**Exercise prompt**
Return the full listing exactly as it is written.

**Recorded data**
· · ·

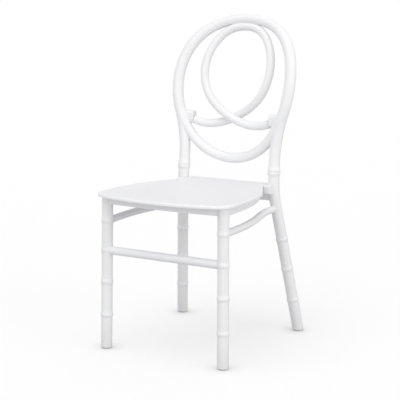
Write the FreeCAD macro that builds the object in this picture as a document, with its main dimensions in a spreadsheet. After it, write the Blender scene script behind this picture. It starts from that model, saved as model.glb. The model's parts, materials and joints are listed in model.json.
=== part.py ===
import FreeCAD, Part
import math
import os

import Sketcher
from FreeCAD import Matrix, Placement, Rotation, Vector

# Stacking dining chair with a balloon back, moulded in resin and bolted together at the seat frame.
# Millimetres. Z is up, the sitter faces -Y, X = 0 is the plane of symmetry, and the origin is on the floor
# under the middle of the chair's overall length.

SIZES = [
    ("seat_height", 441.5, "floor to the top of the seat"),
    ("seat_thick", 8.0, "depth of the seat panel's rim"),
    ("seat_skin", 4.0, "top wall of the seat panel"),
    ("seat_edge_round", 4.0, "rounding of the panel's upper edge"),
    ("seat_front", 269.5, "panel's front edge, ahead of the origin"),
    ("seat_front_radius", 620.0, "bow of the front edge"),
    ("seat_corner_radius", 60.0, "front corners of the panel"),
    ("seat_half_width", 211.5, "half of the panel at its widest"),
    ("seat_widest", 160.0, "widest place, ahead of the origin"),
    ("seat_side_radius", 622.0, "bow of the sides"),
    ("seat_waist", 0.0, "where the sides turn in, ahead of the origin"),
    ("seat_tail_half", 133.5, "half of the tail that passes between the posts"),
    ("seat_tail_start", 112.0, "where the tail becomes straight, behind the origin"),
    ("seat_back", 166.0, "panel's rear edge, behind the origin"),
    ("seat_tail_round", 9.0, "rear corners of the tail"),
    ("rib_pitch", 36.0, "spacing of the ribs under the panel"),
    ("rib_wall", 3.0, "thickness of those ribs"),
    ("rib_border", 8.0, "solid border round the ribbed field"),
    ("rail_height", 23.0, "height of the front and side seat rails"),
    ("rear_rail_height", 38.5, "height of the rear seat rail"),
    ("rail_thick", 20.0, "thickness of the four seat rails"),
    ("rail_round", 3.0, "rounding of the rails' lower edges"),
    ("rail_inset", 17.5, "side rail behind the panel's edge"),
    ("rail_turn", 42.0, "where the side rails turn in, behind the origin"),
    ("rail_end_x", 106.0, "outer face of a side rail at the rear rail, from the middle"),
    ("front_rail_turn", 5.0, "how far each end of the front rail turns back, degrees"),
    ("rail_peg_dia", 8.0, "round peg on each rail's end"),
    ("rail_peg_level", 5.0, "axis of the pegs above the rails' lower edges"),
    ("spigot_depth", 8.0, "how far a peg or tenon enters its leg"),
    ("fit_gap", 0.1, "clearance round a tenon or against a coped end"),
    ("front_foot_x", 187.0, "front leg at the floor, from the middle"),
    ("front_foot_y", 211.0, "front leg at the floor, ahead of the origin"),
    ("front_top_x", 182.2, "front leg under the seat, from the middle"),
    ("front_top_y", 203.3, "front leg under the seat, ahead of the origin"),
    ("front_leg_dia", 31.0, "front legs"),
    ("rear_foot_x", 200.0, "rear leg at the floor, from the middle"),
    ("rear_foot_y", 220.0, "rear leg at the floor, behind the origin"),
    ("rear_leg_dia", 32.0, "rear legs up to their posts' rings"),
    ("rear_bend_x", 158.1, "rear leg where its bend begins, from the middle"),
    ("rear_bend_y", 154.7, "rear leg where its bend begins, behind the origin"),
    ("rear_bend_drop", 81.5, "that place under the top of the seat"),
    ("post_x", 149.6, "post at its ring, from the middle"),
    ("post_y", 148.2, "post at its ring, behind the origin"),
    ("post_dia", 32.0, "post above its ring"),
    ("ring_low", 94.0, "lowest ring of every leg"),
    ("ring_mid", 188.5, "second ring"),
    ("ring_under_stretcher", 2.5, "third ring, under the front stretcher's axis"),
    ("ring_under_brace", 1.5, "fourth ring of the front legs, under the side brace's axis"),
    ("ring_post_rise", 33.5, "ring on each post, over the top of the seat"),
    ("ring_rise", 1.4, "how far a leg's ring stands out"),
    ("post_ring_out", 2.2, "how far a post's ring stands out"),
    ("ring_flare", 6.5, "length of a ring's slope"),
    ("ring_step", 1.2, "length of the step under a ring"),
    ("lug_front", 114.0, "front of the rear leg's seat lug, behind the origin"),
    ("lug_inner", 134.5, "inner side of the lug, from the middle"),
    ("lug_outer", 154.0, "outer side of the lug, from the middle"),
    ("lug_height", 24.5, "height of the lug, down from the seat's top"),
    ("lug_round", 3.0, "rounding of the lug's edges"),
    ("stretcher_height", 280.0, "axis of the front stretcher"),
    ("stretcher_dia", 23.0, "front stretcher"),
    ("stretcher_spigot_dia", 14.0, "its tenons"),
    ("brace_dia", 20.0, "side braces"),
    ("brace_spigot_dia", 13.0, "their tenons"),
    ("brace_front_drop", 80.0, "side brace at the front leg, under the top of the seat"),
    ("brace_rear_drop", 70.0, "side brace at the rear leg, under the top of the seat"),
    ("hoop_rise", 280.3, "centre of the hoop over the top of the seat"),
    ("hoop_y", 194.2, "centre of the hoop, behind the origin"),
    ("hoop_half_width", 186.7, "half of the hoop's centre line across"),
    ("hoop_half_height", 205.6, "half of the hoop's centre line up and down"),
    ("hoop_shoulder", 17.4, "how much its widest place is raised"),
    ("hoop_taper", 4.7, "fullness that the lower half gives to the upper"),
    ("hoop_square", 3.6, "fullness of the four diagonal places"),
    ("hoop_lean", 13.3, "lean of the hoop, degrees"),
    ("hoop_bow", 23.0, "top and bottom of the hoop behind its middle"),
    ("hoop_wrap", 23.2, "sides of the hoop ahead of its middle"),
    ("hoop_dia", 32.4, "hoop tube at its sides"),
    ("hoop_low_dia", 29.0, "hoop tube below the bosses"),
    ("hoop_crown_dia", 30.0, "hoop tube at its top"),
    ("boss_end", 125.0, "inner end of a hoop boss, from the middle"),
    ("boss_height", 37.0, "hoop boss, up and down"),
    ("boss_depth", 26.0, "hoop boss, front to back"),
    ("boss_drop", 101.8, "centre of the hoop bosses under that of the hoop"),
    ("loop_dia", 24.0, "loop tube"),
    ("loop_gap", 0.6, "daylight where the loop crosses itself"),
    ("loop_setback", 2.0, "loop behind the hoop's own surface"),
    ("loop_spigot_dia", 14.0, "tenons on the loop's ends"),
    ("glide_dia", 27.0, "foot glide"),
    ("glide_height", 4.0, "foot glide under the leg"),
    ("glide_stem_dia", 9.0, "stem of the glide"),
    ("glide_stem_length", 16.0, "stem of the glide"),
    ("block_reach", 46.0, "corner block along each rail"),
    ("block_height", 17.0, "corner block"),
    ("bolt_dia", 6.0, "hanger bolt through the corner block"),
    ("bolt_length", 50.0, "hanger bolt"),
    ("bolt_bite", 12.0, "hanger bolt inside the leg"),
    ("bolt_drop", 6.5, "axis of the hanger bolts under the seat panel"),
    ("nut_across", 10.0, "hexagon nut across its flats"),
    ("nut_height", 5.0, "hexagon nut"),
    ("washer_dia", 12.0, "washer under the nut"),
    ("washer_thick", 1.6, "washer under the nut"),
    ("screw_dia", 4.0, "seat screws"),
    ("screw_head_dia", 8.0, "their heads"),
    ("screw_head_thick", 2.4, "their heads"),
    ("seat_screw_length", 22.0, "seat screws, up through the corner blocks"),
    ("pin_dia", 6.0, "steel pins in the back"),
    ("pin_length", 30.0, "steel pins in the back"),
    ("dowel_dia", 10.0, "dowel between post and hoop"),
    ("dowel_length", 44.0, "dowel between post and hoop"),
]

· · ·

**The completed task**
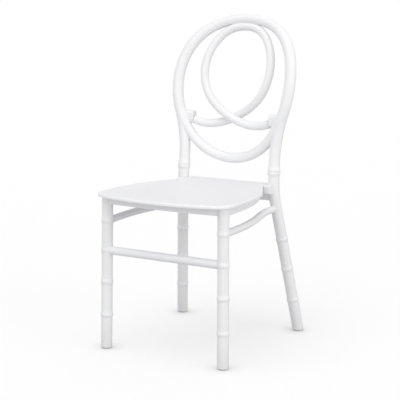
Write the FreeCAD macro that builds the object in this picture as a document, with its main dimensions in a spreadsheet. After it, write the Blender scene script behind this picture. It starts from that model, saved as model.glb. The model's parts, materials and joints are listed in model.json.
=== part.py ===
import FreeCAD, Part
import math
import os

import Sketcher
from FreeCAD import Matrix, Placement, Rotation, Vector

# Stacking dining chair with a balloon back, moulded in resin and bolted together at the seat frame.
# Millimetres. Z is up, the sitter faces -Y, X = 0 is the plane of symmetry, and the origin is on the floor
# under the middle of the chair's overall length.

SIZES = [
    ("seat_height", 441.5, "floor to the top of the seat"),
    ("seat_thick", 8.0, "depth of the seat panel's rim"),
    ("seat_skin", 4.0, "top wall of the seat panel"),
    ("seat_edge_round", 4.0, "rounding of the panel's upper edge"),
    ("seat_front", 269.5, "panel's front edge, ahead of the origin"),
    ("seat_front_radius", 620.0, "bow of the front edge"),
    ("seat_corner_radius", 60.0, "front corners of the panel"),
    ("seat_half_width", 211.5, "half of the panel at its widest"),
    ("seat_widest", 160.0, "widest place, ahead of the origin"),
    ("seat_side_radius", 622.0, "bow of the sides"),
    ("seat_waist", 0.0, "where the sides turn in, ahead of the origin"),
    ("seat_tail_half", 133.5, "half of the tail that passes between the posts"),
    ("seat_tail_start", 112.0, "where the tail becomes straight, behind the origin"),
    ("seat_back", 166.0, "panel's rear edge, behind the origin"),
    ("seat_tail_round", 9.0, "rear corners of the tail"),
    ("rib_pitch", 36.0, "spacing of the ribs under the panel"),
    ("rib_wall", 3.0, "thickness of those ribs"),
    ("rib_border", 8.0, "solid border round the ribbed field"),
    ("rail_height", 23.0, "height of the front and side seat rails"),
    ("rear_rail_height", 38.5, "height of the rear seat rail"),
    ("rail_thick", 20.0, "thickness of the four seat rails"),
    ("rail_round", 3.0, "rounding of the rails' lower edges"),
    ("rail_inset", 17.5, "side rail behind the panel's edge"),
    ("rail_turn", 42.0, "where the side rails turn in, behind the origin"),
    ("rail_end_x", 106.0, "outer face of a side rail at the rear rail, from the middle"),
    ("front_rail_turn", 5.0, "how far each end of the front rail turns back, degrees"),
    ("rail_peg_dia", 8.0, "round peg on each rail's end"),
    ("rail_peg_level", 5.0, "axis of the pegs above the rails' lower edges"),
    ("spigot_depth", 8.0, "how far a peg or tenon enters its leg"),
    ("fit_gap", 0.1, "clearance round a tenon or against a coped end"),
    ("front_foot_x", 187.0, "front leg at the floor, from the middle"),
    ("front_foot_y", 211.0, "front leg at the floor, ahead of the origin"),
    ("front_top_x", 182.2, "front leg under the seat, from the middle"),
    ("front_top_y", 203.3, "front leg under the seat, ahead of the origin"),
    ("front_leg_dia", 31.0, "front legs"),
    ("rear_foot_x", 200.0, "rear leg at the floor, from the middle"),
    ("rear_foot_y", 220.0, "rear leg at the floor, behind the origin"),
    ("rear_leg_dia", 32.0, "rear legs up to their posts' rings"),
    ("rear_bend_x", 158.1, "rear leg where its bend begins, from the middle"),
    ("rear_bend_y", 154.7, "rear leg where its bend begins, behind the origin"),
    ("rear_bend_drop", 81.5, "that place under the top of the seat"),
    ("post_x", 149.6, "post at its ring, from the middle"),
    ("post_y", 148.2, "post at its ring, behind the origin"),
    ("post_dia", 32.0, "post above its ring"),
    ("ring_low", 94.0, "lowest ring of every leg"),
    ("ring_mid", 188.5, "second ring"),
    ("ring_under_stretcher", 2.5, "third ring, under the front stretcher's axis"),
    ("ring_under_brace", 1.5, "fourth ring of the front legs, under the side brace's axis"),
    ("ring_post_rise", 33.5, "ring on each post, over the top of the seat"),
    ("ring_rise", 1.4, "how far a leg's ring stands out"),
    ("post_ring_out", 2.2, "how far a post's ring stands out"),
    ("ring_flare", 6.5, "length of a ring's slope"),
    ("ring_step", 1.2, "length of the step under a ring"),
    ("lug_front", 114.0, "front of the rear leg's seat lug, behind the origin"),
    ("lug_inner", 134.5, "inner side of the lug, from the middle"),
    ("lug_outer", 154.0, "outer side of the lug, from the middle"),
    ("lug_height", 24.5, "height of the lug, down from the seat's top"),
    ("lug_round", 3.0, "rounding of the lug's edges"),
    ("stretcher_height", 280.0, "axis of the front stretcher"),
    ("stretcher_dia", 23.0, "front stretcher"),
    ("stretcher_spigot_dia", 14.0, "its tenons"),
    ("brace_dia", 20.0, "side braces"),
    ("brace_spigot_dia", 13.0, "their tenons"),
    ("brace_front_drop", 80.0, "side brace at the front leg, under the top of the seat"),
    ("brace_rear_drop", 70.0, "side brace at the rear leg, under the top of the seat"),
    ("hoop_rise", 280.3, "centre of the hoop over the top of the seat"),
    ("hoop_y", 194.2, "centre of the hoop, behind the origin"),
    ("hoop_half_width", 186.7, "half of the hoop's centre line across"),
    ("hoop_half_height", 205.6, "half of the hoop's centre line up and down"),
    ("hoop_shoulder", 17.4, "how much its widest place is raised"),
    ("hoop_taper", 4.7, "fullness that the lower half gives to the upper"),
    ("hoop_square", 3.6, "fullness of the four diagonal places"),
    ("hoop_lean", 13.3, "lean of the hoop, degrees"),
    ("hoop_bow", 23.0, "top and bottom of the hoop behind its middle"),
    ("hoop_wrap", 23.2, "sides of the hoop ahead of its middle"),
    ("hoop_dia", 32.4, "hoop tube at its sides"),
    ("hoop_low_dia", 29.0, "hoop tube below the bosses"),
    ("hoop_crown_dia", 30.0, "hoop tube at its top"),
    ("boss_end", 125.0, "inner end of a hoop boss, from the middle"),
    ("boss_height", 37.0, "hoop boss, up and down"),
    ("boss_depth", 26.0, "hoop boss, front to back"),
    ("boss_drop", 101.8, "centre of the hoop bosses under that of the hoop"),
    ("loop_dia", 24.0, "loop tube"),
    ("loop_gap", 0.6, "daylight where the loop crosses itself"),
    ("loop_setback", 2.0, "loop behind the hoop's own surface"),
    ("loop_spigot_dia", 14.0, "tenons on the loop's ends"),
    ("glide_dia", 27.0, "foot glide"),
    ("glide_height", 4.0, "foot glide under the leg"),
    ("glide_stem_dia", 9.0, "stem of the glide"),
    ("glide_stem_length", 16.0, "stem of the glide"),
    ("block_reach", 46.0, "corner block along each rail"),
    ("block_height", 17.0, "corner block"),
    ("bolt_dia", 6.0, "hanger bolt through the corner block"),
    ("bolt_length", 50.0, "hanger bolt"),
    ("bolt_bite", 12.0, "hanger bolt inside the leg"),
    ("bolt_drop", 6.5, "axis of the hanger bolts under the seat panel"),
    ("nut_across", 10.0, "hexagon nut across its flats"),
    ("nut_height", 5.0, "hexagon nut"),
    ("washer_dia", 12.0, "washer under the nut"),
    ("washer_thick", 1.6, "washer under the nut"),
    ("screw_dia", 4.0, "seat screws"),
    ("screw_head_dia", 8.0, "their heads"),
    ("screw_head_thick", 2.4, "their heads"),
    ("seat_screw_length", 22.0, "seat screws, up through the corner blocks"),
    ("pin_dia", 6.0, "steel pins in the back"),
    ("pin_length", 30.0, "steel pins in the back"),
    ("dowel_dia", 10.0, "dowel between post and hoop"),
    ("dowel_length", 44.0, "dowel between post and hoop"),
]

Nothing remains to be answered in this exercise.